| Given instruction |
Return the lines from the line containing "build_body_lining()" through the line containing "obj.data.transform(world)" exactly. No other line should appear in the answer.

| Records provided |
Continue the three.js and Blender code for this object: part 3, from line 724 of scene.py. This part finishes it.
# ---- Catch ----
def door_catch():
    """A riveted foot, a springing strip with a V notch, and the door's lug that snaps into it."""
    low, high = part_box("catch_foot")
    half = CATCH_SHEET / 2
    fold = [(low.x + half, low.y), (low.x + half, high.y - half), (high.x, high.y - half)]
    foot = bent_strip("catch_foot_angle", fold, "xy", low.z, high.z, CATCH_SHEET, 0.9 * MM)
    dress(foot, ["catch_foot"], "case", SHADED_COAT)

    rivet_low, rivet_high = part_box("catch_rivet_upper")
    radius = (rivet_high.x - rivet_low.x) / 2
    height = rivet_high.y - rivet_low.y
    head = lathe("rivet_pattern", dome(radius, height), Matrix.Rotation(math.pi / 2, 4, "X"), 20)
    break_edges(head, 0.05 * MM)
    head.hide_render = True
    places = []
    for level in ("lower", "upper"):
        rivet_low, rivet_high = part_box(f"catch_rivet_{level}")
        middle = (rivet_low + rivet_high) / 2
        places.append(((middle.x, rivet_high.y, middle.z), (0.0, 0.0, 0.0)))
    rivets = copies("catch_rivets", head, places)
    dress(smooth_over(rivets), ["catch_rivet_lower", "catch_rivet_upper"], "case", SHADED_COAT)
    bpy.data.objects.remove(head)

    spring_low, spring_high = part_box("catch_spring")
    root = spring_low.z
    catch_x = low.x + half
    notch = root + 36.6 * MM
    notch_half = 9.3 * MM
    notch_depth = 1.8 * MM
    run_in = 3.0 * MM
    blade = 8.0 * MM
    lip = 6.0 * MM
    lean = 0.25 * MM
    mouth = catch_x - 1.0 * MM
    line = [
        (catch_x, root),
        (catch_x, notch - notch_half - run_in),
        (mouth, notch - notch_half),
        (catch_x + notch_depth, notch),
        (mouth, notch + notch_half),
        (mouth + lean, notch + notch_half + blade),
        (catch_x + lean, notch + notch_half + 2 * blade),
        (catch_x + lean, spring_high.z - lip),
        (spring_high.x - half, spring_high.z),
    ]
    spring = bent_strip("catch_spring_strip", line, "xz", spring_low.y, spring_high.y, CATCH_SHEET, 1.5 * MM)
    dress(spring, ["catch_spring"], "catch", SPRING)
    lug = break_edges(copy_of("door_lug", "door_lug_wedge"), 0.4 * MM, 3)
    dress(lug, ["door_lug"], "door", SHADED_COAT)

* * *

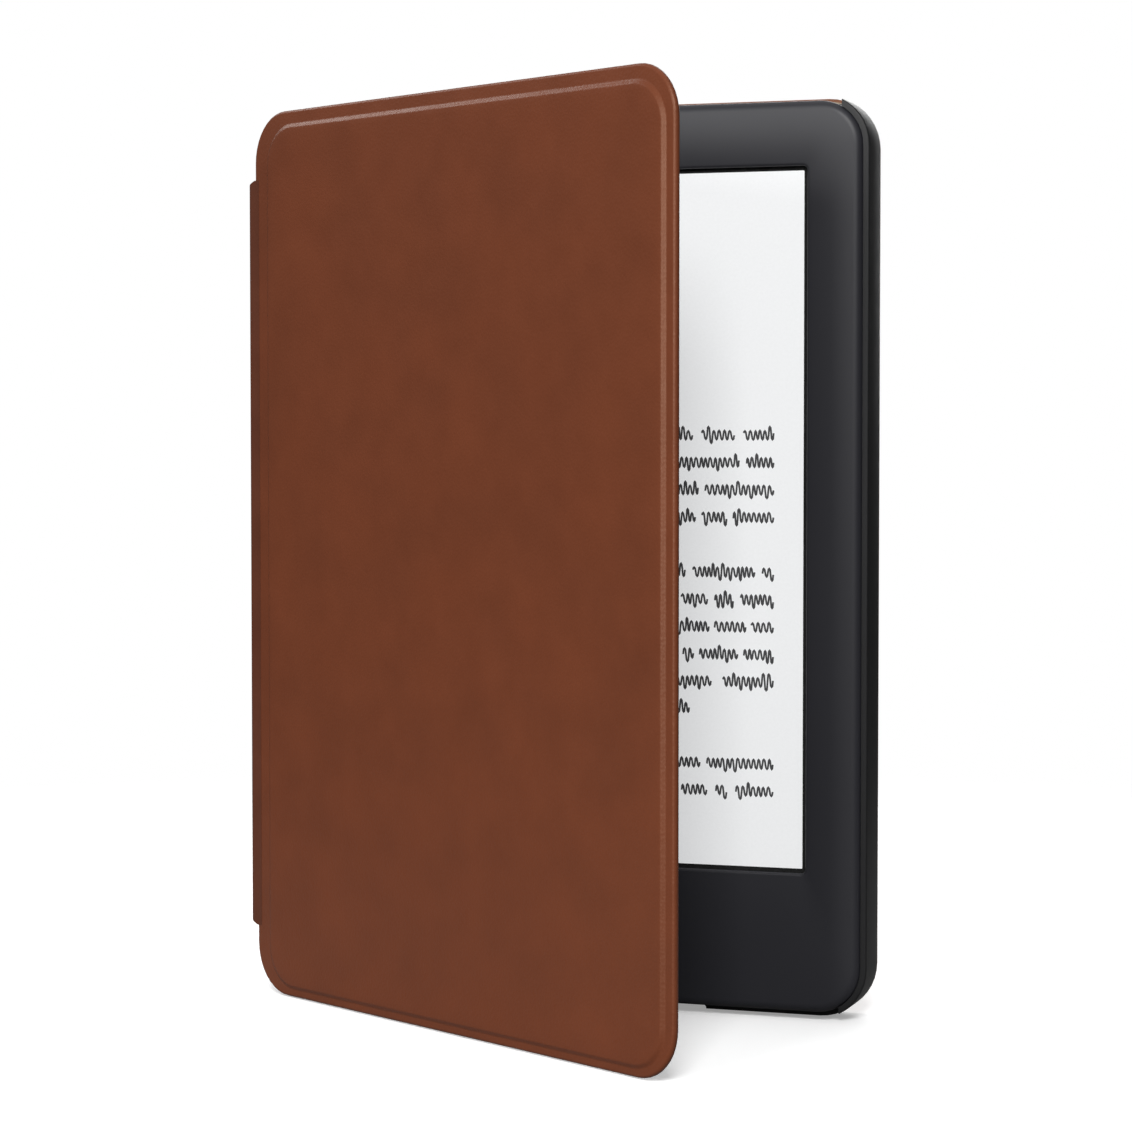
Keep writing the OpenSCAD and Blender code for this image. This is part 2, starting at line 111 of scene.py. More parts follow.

...

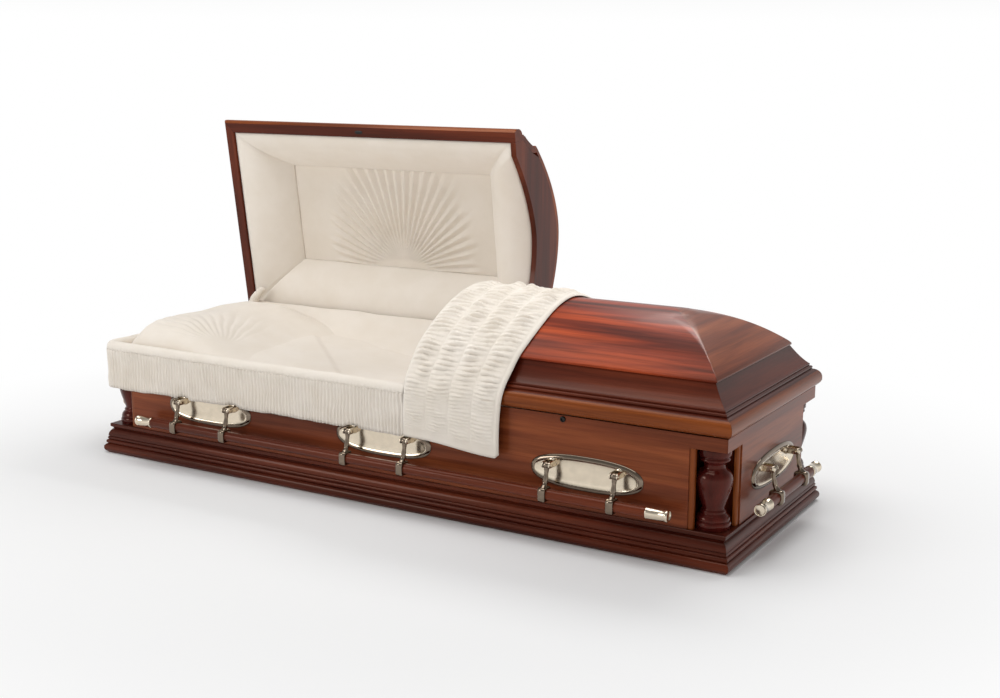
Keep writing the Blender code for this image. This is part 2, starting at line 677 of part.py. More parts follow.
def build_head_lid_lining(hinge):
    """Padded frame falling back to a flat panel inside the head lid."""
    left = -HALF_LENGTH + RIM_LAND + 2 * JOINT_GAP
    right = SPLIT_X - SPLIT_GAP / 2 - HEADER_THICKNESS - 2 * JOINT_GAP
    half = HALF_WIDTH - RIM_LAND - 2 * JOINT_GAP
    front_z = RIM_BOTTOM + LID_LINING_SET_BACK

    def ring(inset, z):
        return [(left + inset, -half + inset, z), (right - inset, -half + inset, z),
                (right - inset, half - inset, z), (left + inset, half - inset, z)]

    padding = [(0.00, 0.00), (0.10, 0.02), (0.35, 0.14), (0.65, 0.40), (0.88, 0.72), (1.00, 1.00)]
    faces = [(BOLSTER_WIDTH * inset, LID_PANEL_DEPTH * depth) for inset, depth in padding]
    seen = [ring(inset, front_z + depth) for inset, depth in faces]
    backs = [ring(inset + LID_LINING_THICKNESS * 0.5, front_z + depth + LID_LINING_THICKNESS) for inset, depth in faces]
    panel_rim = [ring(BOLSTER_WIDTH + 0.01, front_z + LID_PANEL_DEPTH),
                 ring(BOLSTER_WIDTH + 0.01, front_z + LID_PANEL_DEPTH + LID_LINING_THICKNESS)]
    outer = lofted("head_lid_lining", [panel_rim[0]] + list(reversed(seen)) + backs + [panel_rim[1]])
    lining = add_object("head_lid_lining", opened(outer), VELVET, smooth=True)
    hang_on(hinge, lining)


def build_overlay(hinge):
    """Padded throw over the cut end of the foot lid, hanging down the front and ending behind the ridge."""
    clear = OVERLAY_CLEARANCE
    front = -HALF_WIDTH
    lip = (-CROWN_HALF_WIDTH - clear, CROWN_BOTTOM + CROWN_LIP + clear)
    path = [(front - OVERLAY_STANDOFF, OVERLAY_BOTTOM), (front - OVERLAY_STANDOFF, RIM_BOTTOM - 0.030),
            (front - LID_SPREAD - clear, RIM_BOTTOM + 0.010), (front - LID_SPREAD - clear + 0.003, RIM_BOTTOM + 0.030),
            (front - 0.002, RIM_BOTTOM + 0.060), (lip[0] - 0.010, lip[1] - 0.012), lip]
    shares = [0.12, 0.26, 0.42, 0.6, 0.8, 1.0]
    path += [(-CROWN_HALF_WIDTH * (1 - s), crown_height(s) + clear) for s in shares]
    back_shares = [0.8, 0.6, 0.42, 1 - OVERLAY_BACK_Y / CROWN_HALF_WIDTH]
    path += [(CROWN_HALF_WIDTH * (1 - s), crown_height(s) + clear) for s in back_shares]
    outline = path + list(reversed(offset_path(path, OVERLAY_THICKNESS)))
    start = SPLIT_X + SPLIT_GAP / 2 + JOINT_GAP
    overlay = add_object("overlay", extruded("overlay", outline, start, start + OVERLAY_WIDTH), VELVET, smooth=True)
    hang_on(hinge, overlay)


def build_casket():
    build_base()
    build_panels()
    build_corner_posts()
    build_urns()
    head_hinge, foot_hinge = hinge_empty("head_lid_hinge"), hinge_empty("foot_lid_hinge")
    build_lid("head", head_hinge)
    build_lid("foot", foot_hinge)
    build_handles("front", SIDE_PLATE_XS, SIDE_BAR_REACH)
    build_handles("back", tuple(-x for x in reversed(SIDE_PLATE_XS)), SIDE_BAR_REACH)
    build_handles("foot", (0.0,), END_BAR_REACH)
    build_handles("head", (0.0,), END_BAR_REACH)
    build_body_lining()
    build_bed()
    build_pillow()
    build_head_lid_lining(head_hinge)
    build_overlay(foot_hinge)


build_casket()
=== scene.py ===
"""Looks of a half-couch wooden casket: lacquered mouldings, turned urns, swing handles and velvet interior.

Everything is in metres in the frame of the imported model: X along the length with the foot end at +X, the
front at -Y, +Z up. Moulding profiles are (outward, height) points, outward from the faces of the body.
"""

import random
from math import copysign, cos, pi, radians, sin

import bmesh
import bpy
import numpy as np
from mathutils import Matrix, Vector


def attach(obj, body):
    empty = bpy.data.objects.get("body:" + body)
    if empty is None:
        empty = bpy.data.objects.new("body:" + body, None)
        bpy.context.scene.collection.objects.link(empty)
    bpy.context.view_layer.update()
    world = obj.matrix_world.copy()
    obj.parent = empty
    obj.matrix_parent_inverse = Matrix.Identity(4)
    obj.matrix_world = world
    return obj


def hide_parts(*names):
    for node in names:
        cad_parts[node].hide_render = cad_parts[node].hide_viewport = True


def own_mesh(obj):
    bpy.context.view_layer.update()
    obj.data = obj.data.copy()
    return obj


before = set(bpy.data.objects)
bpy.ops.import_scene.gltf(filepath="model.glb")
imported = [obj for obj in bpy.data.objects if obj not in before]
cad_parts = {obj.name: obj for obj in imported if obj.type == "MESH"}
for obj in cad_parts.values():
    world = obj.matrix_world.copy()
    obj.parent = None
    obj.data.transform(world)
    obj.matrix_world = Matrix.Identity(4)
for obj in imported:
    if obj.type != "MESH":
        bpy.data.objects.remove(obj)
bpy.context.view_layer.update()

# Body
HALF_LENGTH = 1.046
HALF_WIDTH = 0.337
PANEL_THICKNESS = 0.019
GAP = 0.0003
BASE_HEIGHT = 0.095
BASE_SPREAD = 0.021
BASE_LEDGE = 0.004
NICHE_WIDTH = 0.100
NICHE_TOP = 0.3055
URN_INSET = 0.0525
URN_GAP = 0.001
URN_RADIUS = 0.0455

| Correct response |
    build_body_lining()
    build_bed()
    build_pillow()
    build_head_lid_lining(head_hinge)
    build_overlay(foot_hinge)


build_casket()
=== scene.py ===
"""Looks of a half-couch wooden casket: lacquered mouldings, turned urns, swing handles and velvet interior.

Everything is in metres in the frame of the imported model: X along the length with the foot end at +X, the
front at -Y, +Z up. Moulding profiles are (outward, height) points, outward from the faces of the body.
"""

import random
from math import copysign, cos, pi, radians, sin

import bmesh
import bpy
import numpy as np
from mathutils import Matrix, Vector


def attach(obj, body):
    empty = bpy.data.objects.get("body:" + body)
    if empty is None:
        empty = bpy.data.objects.new("body:" + body, None)
        bpy.context.scene.collection.objects.link(empty)
    bpy.context.view_layer.update()
    world = obj.matrix_world.copy()
    obj.parent = empty
    obj.matrix_parent_inverse = Matrix.Identity(4)
    obj.matrix_world = world
    return obj


def hide_parts(*names):
    for node in names:
        cad_parts[node].hide_render = cad_parts[node].hide_viewport = True


def own_mesh(obj):
    bpy.context.view_layer.update()
    obj.data = obj.data.copy()
    return obj


before = set(bpy.data.objects)
bpy.ops.import_scene.gltf(filepath="model.glb")
imported = [obj for obj in bpy.data.objects if obj not in before]
cad_parts = {obj.name: obj for obj in imported if obj.type == "MESH"}
for obj in cad_parts.values():
    world = obj.matrix_world.copy()
    obj.parent = None
    obj.data.transform(world)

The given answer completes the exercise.